-- BEGIN DATASET EXCERPT --

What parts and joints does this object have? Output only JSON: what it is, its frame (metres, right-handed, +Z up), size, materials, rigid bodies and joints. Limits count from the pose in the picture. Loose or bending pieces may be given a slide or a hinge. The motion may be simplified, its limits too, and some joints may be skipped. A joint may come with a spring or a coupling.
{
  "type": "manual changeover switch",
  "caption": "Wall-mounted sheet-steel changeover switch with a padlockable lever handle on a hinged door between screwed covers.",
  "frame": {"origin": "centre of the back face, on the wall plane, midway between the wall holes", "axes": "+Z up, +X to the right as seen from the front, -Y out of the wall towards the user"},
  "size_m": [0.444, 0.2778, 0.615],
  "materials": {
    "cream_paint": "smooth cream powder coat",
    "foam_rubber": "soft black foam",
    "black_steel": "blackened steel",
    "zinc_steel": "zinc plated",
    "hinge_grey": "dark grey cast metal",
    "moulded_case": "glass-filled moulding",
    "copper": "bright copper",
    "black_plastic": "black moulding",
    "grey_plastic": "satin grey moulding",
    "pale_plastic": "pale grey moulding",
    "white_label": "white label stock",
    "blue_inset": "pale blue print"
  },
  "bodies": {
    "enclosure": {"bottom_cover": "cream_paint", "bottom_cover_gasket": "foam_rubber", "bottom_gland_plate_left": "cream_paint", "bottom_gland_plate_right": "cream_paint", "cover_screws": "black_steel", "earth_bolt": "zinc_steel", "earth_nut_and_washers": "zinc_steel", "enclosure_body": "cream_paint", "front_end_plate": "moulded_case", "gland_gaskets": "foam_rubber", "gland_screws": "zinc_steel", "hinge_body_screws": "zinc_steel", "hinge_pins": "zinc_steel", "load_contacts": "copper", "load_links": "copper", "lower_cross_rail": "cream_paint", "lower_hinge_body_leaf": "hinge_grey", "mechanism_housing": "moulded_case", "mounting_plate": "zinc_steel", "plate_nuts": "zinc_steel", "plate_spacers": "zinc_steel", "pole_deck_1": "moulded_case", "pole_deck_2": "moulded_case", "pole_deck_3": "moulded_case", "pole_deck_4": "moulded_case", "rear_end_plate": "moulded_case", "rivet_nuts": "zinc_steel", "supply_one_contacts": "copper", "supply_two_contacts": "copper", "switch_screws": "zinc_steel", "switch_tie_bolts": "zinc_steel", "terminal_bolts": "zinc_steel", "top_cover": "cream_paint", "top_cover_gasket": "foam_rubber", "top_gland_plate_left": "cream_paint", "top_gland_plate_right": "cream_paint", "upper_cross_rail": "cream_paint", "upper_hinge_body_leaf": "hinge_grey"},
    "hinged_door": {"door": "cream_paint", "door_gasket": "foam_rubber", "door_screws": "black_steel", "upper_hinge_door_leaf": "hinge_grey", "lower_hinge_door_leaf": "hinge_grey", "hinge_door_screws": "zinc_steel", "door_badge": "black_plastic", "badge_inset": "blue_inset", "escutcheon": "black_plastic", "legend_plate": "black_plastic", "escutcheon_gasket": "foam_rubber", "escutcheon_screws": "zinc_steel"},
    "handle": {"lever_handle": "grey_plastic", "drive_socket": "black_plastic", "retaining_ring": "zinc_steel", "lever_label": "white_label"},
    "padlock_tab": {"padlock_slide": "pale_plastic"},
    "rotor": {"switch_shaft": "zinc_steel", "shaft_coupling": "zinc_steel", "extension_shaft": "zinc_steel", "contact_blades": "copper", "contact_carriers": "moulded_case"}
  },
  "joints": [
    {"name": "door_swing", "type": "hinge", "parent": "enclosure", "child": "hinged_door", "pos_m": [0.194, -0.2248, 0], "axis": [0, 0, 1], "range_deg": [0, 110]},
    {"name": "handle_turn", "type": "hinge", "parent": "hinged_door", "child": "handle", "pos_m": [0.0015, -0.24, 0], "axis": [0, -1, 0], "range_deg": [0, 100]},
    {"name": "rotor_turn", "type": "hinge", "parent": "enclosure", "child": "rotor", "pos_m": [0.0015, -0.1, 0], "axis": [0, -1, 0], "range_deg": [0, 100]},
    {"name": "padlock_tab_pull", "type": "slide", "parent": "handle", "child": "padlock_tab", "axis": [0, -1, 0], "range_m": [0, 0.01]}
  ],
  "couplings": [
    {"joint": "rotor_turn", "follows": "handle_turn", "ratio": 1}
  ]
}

-- END DATASET EXCERPT --

→ THE PROBLEM
Check every line of the listing for the string "from" and report how many lines have it, as a number alone.

→ COMPLETE RESPONSE
2